The climate models used for the Fourth Assessment Report of the Intergovernmental Panel on Climate Change (IPCC) show little consensus on how Queensland’s rainfall will change in a warmer world. A survey of 22 models showed that by 2100, Queensland may be up to 40% wetter or 40% drier than 1961-1990. This information is of little use to those devising adaption policies.

Our research has used a model with much finer resolution than those used for the IPCC report, which provides more detail on how regional climates (eg Queensland’s) may change as the world warms. We first verified that this model, called HiGEM, could simulate the key climate phenomena that drive variations in Queensland’s rainfall. This increases our confidence in HiGEM’s projections for Queensland’s climate in a warmer world.

When HiGEM is run with twice the current carbon dioxide concentrations – equivalent to 2100 under our current emissions trajectory – Queensland summer rainfall increases by 20%. Autumn rainfall, however, declines by 25%, such that the annual-total rainfall does not change. The seasonal changes combine to compress the Queensland wet season, however. Currently, this runs from late November through early April; in the double-CO2 world, the wet season lasts only until early March. This would make Queensland much more reliant upon the heavier mid-summer rains in January and February. If the mid-summer rains were to fail, the shorter wet season would mean that the entire year would likely be dry.
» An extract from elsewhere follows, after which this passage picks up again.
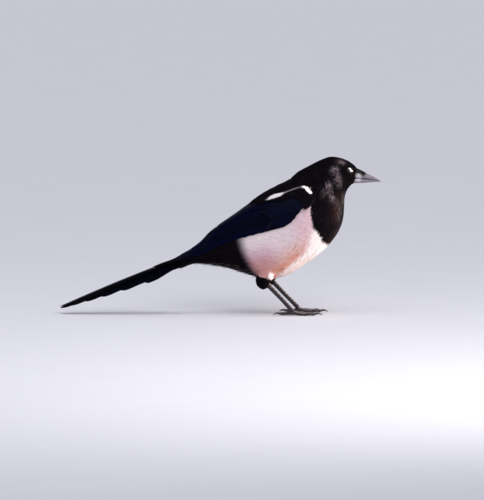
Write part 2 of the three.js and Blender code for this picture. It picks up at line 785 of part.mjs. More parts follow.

Although the annual-total rainfall changes little, the number of wet days declines while the average amount of rain on each wet day increases by nearly 20%. This effect is most apparent for extreme rainfalls: the number of days with more than 100 millimetres of rain increases by 50%. These changes would have considerable impacts on agriculture and water management, as well as increasing the risk of flooding.

A clear disadvantage of our work is that we have examined only one model. Our detailed investigation of the climate drivers of rainfall, however, combined with our verification of HiGEM’s ability to simulate them, argues for giving greater weight to these results.